Requirements ▸ All of the data below should be written out exactly.

** start **

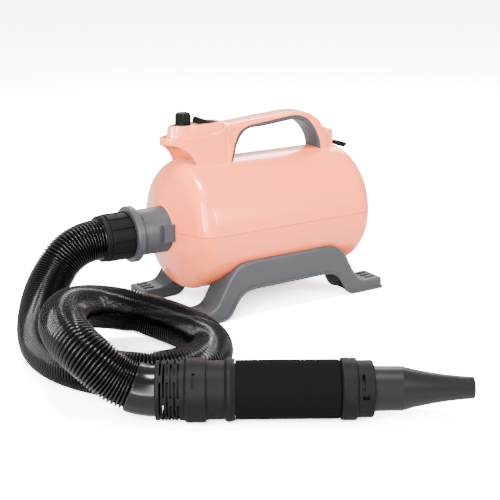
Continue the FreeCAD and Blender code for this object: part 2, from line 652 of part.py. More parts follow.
def pad_round(sketch, angle):
    """A raised sector: the sketch revolved a little each way about the body's X axis."""
    feature = sketch.getParentGeoFeatureGroup().newObject("PartDesign::Revolution", f"{sketch.Name}_sector")
    feature.Profile = sketch
    feature.ReferenceAxis = (sketch, ["H_Axis"])
    feature.Angle = angle
    feature.Midplane = True
    return feature


# ---------------------------------------------------------------- base
def bend_points(level_in, start, bend, level_out, bend_out, grow=0):
    """Where a sloping leg edge bends down from one level and out again at the lower one.

    grow is an expression that moves the edge away from its upper bend's centre."""
    sine, cosine = "sin(LegSlope * 1 deg)", "cos(LegSlope * 1 deg)"
    first = f"({bend} + {grow})"
    second = f"({bend_out} - ({grow}))"
    top_x = f"({start} + {first} * {sine})"
    top_z = f"({level_in} + {grow} - {first} * (1 - {cosine}))"
    low_z = f"({level_out} + {grow} + {second} * (1 - {cosine}))"
    low_x = f"({top_x} + ({top_z} - {low_z}) / tan(LegSlope * 1 deg))"
    return [
        (start, f"{level_in} + {grow}", first), (top_x, top_z), (low_x, low_z, second),
        (f"({low_x} + {second} * {sine})", f"{level_out} + {grow}"),
    ]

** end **

Result of the task ▸
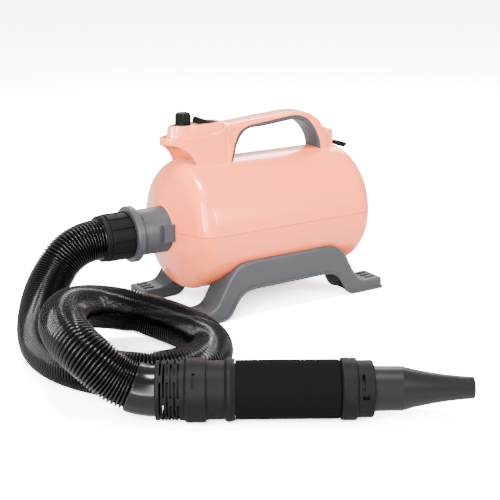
Continue the FreeCAD and Blender code for this object: part 2, from line 652 of part.py. More parts follow.
def pad_round(sketch, angle):
    """A raised sector: the sketch revolved a little each way about the body's X axis."""
    feature = sketch.getParentGeoFeatureGroup().newObject("PartDesign::Revolution", f"{sketch.Name}_sector")
    feature.Profile = sketch
    feature.ReferenceAxis = (sketch, ["H_Axis"])
    feature.Angle = angle
    feature.Midplane = True
    return feature


# ---------------------------------------------------------------- base
def bend_points(level_in, start, bend, level_out, bend_out, grow=0):
    """Where a sloping leg edge bends down from one level and out again at the lower one.

    grow is an expression that moves the edge away from its upper bend's centre."""
    sine, cosine = "sin(LegSlope * 1 deg)", "cos(LegSlope * 1 deg)"
    first = f"({bend} + {grow})"
    second = f"({bend_out} - ({grow}))"
    top_x = f"({start} + {first} * {sine})"
    top_z = f"({level_in} + {grow} - {first} * (1 - {cosine}))"
    low_z = f"({level_out} + {grow} + {second} * (1 - {cosine}))"
    low_x = f"({top_x} + ({top_z} - {low_z}) / tan(LegSlope * 1 deg))"
    return [
        (start, f"{level_in} + {grow}", first), (top_x, top_z), (low_x, low_z, second),
        (f"({low_x} + {second} * {sine})", f"{level_out} + {grow}"),
    ]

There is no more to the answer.